Confidence Assessment
| Area | Confidence | Notes |
|---|---|---|
| Stack | HIGH | All versions verified from official docs and PyPI/npm. Azure v1 API confirmed GA. |
| Features | HIGH | Based on detailed requirements doc + Capgemini reference solution + competitor landscape |
| Architecture | HIGH | WebSocket proxy pattern and adapter pattern are well-established. Avatar WebRTC is documented with sample code. |
| Pitfalls | HIGH | Avatar region constraints verified. All services available on Azure Global. |
| i18n | HIGH | react-i18next is de facto standard, Vite compatible, TypeScript supported |
| Voice Live API | MEDIUM | Newer service (2025), well-documented but less battle-tested than individual services |
Gaps to Address
- Voice Live API pricing: Pricing effective July 2025, but actual cost per session for this use case needs estimation.

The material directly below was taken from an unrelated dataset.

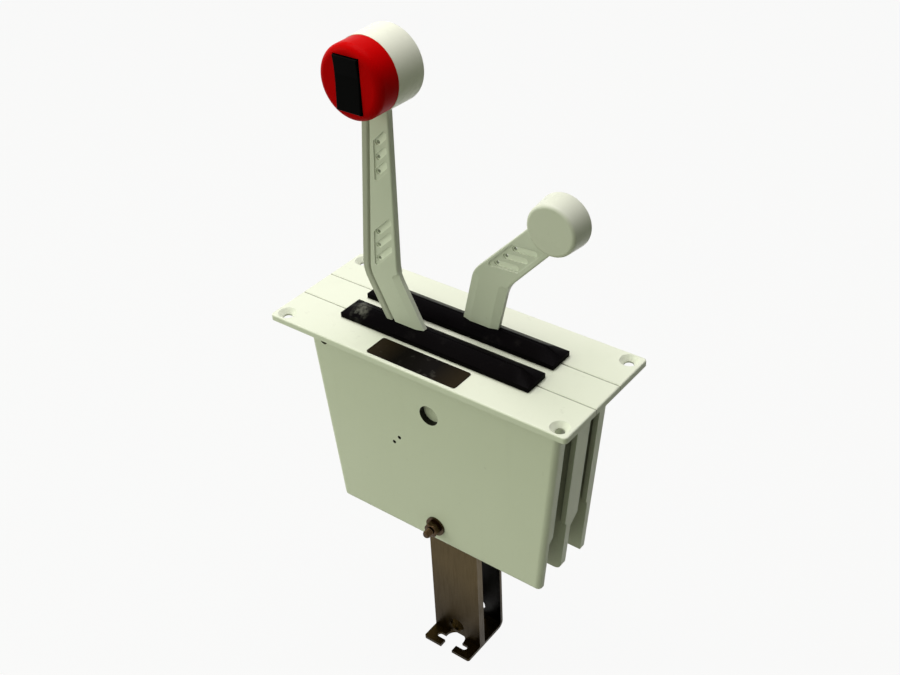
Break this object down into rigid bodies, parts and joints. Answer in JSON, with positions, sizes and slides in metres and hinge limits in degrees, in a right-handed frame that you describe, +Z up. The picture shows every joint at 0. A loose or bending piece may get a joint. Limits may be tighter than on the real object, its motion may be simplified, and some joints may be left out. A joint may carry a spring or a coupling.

Consider cost modeling before committing to Voice Live for all interactions.
- Content Understanding custom analyzers: The pre-built analyzers handle generic document types. Training material extraction (key messages, scoring criteria from pharma content) will likely need custom analyzer configuration -- this needs investigation in Phase 4.
- Chinese TTS voice quality: Azure TTS Chinese voices are available but quality compared to English HD voices needs hands-on evaluation. Consider testing
zh-CN-XiaoxiaoNeuralandzh-CN-YunxiNeuralearly. - Recharts radar chart customization: Multi-dimensional scoring requires a customized radar/spider chart. Recharts supports RadarChart but specific design matching the Figma mockups needs validation during implementation.